Nationwide events like these have inspired the college to consider alternative safety precautions. Chemeketa has already set up removable barricades around the quad and there are plans to add more between Buildings 1 and 9, places on campus where large groups of people are most vulnerable.

After the shooting at Virginia Polytechnic Institute and State University in 2007, Chemeketa also took action regarding classroom door locks and door handles throughout the school. Like many schools in the U.S, Chemeketa’s door locks were identical to those at Virginia Tech. The doors could only be locked and unlocked from the outside by using a key. Public Safety realized that if a mass shooting happened at Chemeketa, it would make it difficult for teachers to quickly seal off their classrooms.

“I’ve been training for emergencies my whole life, and if there was gunfire out there, I’d be hard-pressed to figure out which key to get in the door to get it locked,” said Kohlmeyer.

Though the transition was expensive, the college installed new equipment called storage function locks, which make it so the doors are always locked from the inside. This may be annoying to some students who arrive late and the teacher has already shut the door, but Kohlmeyer believes it can and will save lives.

“If anything happened, all they’d have to do was pull the door closed and it’s locked. You don’t have to look for keys like that.”

We used to tell people, ‘Don’t worry about it, it’s a police matter, just wait to be rescued.’ That is not the message anymore.

The actions of the gunman at Virginia Tech also led to changes in Chemeketa’s door handles. Traditional full loop handles on double doors allowed the attacker to chain them shut, locking victims inside and law enforcement out. To combat this issue, Mike Morrelli from Facilities proposed removing the handle from door on the left. Since people instinctively reach to their right, Morrelli believed that two handles were unnecessary. As of now, many of the left-side handles have been removed, an action that has also aided the flow of traffic.

According to Kohlmeyer, however, even with all the precautions Chemeketa has taken to secure the campus, an individual’s survival during an active threat rests mostly on their shoulders.

“We’re all responsible for our own safety,” Kohlmeyer said. “We [police officers] used to tell people ‘Don’t worry about it, it’s a police matter, just wait to be rescued.’ That is not the message anymore. The message now is ‘Every one of us is responsible for our own personal survival and thinking about our own personal safety.’”

One way people can protect themselves is by being aware of their surroundings.

“When you’re walking around day-to-day, or from class to class, take some time and think about what I would do and where would I go if something happened right now,” he said.

Another thing students can do is become familiar with the tools that are already at their disposal. For instance, every classroom in the college is marked with the room and building number, either in letters above the doorway or on blue sheets of paper attached to the door. This is in case students or staff forget where they are during an emergency.
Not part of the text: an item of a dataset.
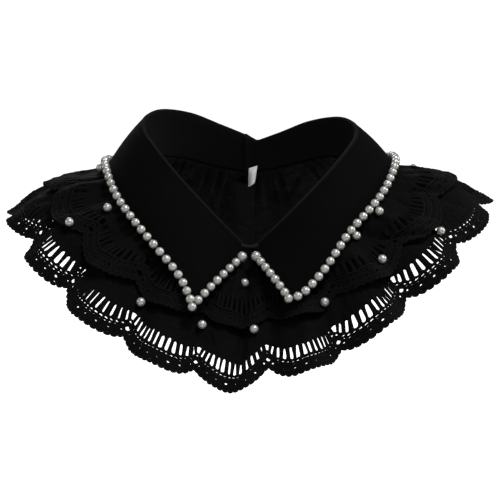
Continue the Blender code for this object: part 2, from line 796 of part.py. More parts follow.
def add_loop(look):
    """Thread loop from the other side of the opening, round the button."""
    centre = button_centre() + Vector((0, LOOP_CORD / 2, 0))
    radius = BUTTON_DIAMETER / 2 + SEAM_GAP + LOOP_CORD / 2
    root = BUTTON_SIDE + LOOP_ROOT
    route = [centre + Vector((root, 0, radius))]
    for step in range(LOOP_STEPS + 1):
        turn = math.radians(90 + 180 * step / LOOP_STEPS)
        route.append(centre + Vector((math.cos(turn), 0, math.sin(turn))) * radius)
    route.append(centre + Vector((root, 0, -radius)))
    shape = bmesh.new()
    rings = []
    for index, place in enumerate(route):
        before = route[max(index - 1, 0)]
        after = route[min(index + 1, len(route) - 1)]
        along = (after - before).normalized()
        across = along.cross(Vector((0, 1, 0)))
        ring = []
        for corner in range(BEAD_SIDES):
            turn = 2 * math.pi * corner / BEAD_SIDES
            spoke = across * math.sin(turn) + Vector((0, math.cos(turn), 0))
            ring.append(shape.verts.new(place + spoke * LOOP_CORD / 2))
        rings.append(ring)
    join_rings(shape, rings)
    return add_object("back_loop", shape, look)


def clear_scene():
    """Remove every object that the file opened with."""
    for old in list(bpy.data.objects):
        bpy.data.objects.remove(old)


def build():
    """The whole collar."""
    clear_scene()
    collar_cloth = material("collar_cloth", (0.012, 0.012, 0.014), 0.55)
    tier_cloth = material("tier_cloth", (0.014, 0.014, 0.015), 0.85)
    pearl = material("pearl", (0.86, 0.85, 0.82), 0.22)
    label_tape = material("label_tape", (0.88, 0.88, 0.86), 0.7)
    button = material("button", (0.02, 0.02, 0.022), 0.35)

    add_collar("collar_left", LEFT_WING_ROWS, -1, collar_cloth)
    add_collar("collar_right", RIGHT_WING_ROWS, 1, collar_cloth)
    add_tier("lower_tier_left", "lower", -LOWER_SCALLOPS / 2, 0.5, tier_cloth)
    add_tier("lower_tier_right", "lower", 0.5, LOWER_SCALLOPS / 2, tier_cloth)
    add_tier("upper_tier_left", "upper", -UPPER_SCALLOPS / 2, 0.5, tier_cloth)
    add_tier("upper_tier_right", "upper", 0.5, UPPER_SCALLOPS / 2, tier_cloth)
    add_string("pearl_edge_left", LEFT_WING_ROWS, -1, pearl)
    add_string("pearl_edge_right", RIGHT_WING_ROWS, 1, pearl)
    add_placket(tier_cloth)
    add_tack(collar_cloth)
    add_label(label_tape)
    add_button(button)
    add_loop(button)
    for number, row in enumerate(PEARL_ROWS, 1):
        add_pearl(f"pearl_{number:02d}", pearl, **dict(zip(PEARL_COLUMNS, row)))


build()
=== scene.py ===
# %% [markdown]
# A detachable lace collar, dressed with its cloth, its lace and its pearls.
#
# A detachable collar is worn round the neck without a blouse. This one has a pointed turn-down
# collar with pearls along its edge, and two gathered ruffles below it whose hems are crochet
# lace. The solids of the part are already in place, so every piece here is built on the same
# rules and lands on the same surface. The origin is the middle of the neck opening, the wearer
# faces -Y, and +Z is up. Sizes are in millimetres and become metres when a mesh is made.

# %% Load the frame
import math
import random
from functools import lru_cache

import bpy
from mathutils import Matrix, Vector
from mathutils.geometry import delaunay_2d_cdt


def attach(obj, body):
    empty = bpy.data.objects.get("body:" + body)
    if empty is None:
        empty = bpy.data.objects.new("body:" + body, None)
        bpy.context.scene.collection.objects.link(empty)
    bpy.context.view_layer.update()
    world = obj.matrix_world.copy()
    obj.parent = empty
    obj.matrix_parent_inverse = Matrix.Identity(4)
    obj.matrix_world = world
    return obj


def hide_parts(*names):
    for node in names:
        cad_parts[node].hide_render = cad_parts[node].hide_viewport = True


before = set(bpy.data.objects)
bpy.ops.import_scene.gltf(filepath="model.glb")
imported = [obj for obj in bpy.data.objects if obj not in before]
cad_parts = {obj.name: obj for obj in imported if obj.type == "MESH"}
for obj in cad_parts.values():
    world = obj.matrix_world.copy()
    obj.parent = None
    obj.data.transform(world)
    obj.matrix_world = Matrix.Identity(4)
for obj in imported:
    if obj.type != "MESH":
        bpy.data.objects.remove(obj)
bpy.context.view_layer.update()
MM = 0.001
SEAM_GAP = 0.3
ORIGIN_HEIGHT = 45.0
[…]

The windows facing outside also have the same identification to help law enforcement and first responders differentiate the buildings and rooms.

Additionally, the college has modified their lockdown system to allow public access to its 36 emergency buttons. Distributed throughout the campus, mostly in in office areas, these lockdown buttons are similar to fire alarms, except they make no noise when pressed.

“If you were to see something develop out in the parking lot, then you could lock that building down yourself without calling anybody. The whole idea is to speed that process up,” said Kohlmeyer.

But help is not always a phone call or a button push away.

“I think the biggest mistake that people make is that they don’t realize how fast these things happen, and how little time they’re going to have,” said Kohlmeyer. “We’re going to send those messages out, but…don’t make life and death decisions waiting for a message because it won’t be timely.”

For tips on what to do during situations that require immediate action, Kohlmeyer recommends watching the short video “Run, Hide, Fight.”

“The main message is: Get away if you can get away,” Kohlmeyer said. “But this is a big place. It’s important to run with purpose. Don’t just run. Know where you’re running to and what you’re running from.”

Escape, in some cases, may not be possible, however. There may be times when an individual is trapped and has no option but to face the attacker. “You have to make your own decision about what you’re willing to do,” Kohlmeyer said. “And it’s not without risk. There is a ton of stuff in [any] room that you can use as a weapon that people don’t necessarily think about.”

As important as it is to be prepared for the worst, Kohlmeyer also wants to remind students not to live in fear.

“Chemeketa is a very, very safe place. And my goal, and our goal here in Public Safety, is to keep it that way. And to make it a place so that you can come to school and get an education without spending a lot of time worrying about your personal safety.”

Training is available on March 14,, April 18 and May 16 for anyone who wants further instruction on what to do during an active threat. Each session takes place at 3:30 p.m. in Building 6, Room 218B on Chemeketa’s Salem campus.